In summary, Judge Carol Patricia Flores, who presided over the pre-trial stage of the proceedings (which determines whether there is sufficient evidence to proceed to oral hearings) was recused in 2011 after the defense challenged her objectivity due to a conflict of interest. The prosecution filed a procedural challenge of amparo (similar to an injunction) which only last week was confirmed by the Constitutional Court.

In the meantime, while these legal actions were pending, Judge Miguel Angel Galvez (the other judge sitting on the special Tribunal de Alto Riesgo (“High Risk Court”)) charged the defendants in January 2013, and ordered the public hearings to proceed. Last week when the high court reinstated Judge Flores, she unexpectedly declared the public hearings null and void, ordering that the proceedings had to return to the pre-trial stage.

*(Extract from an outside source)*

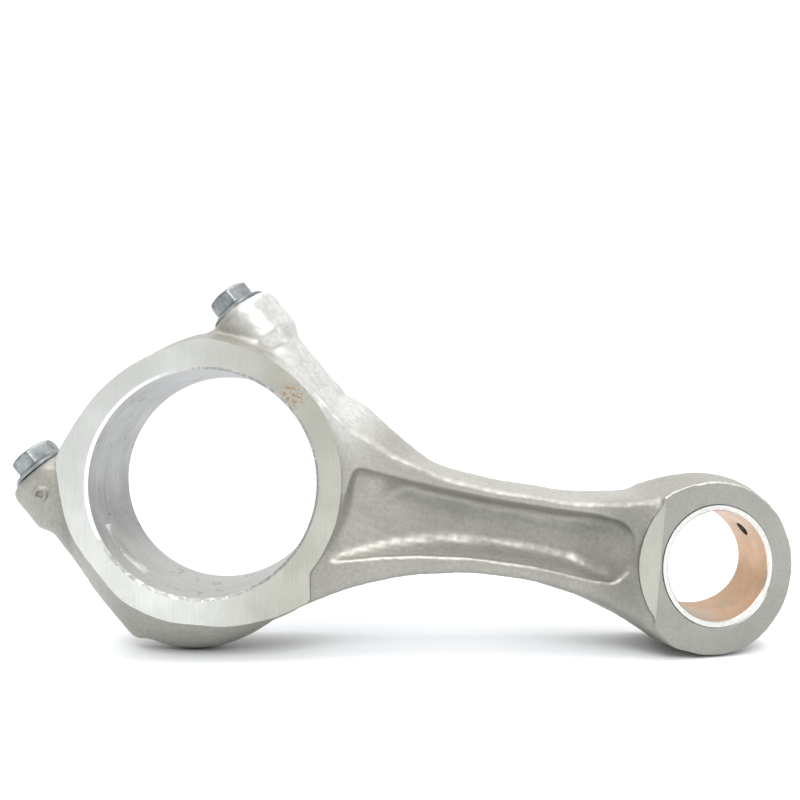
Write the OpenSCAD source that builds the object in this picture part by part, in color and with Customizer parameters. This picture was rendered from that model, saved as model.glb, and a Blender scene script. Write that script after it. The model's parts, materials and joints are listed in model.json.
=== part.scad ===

The Attorney General Claudia Paz y Paz declared the ruling “illegal” and vowed to challenge the decision. The civil parties (querrellante adhesivos) representing the various victims also began to file legal actions of amparo to challenge the decision. Over the weekend, the defense, in turn, filed its own challenges on various procedural grounds.

The result is a legal entanglement that has slowed down the justice process. It is dizzying trying to keep track of the various challenges, and legal experts here describe how the use of amparo– originally conceived as a legal mechanism to protect individual rights against governmental abuse of power–have been converted into a legal strategy to delay justice. Yesterday, in a new round of hearings on outstanding amparos brought by the defense, the civil parties contended that there is an “abuse” of this legal procedure.

One risk of this legal strategy to halt the legal proceedings (and the suspension of the oral hearings) is that the Guatemalan Penal Code dictates that if a trial is suspended for ten days it then is automatically nullified and must begin again. The issue is that there would then be no judge to hear a new proceeding, given that Judges Flores and Galvez are the only two judges sitting on the High Risk Court have already heard the case.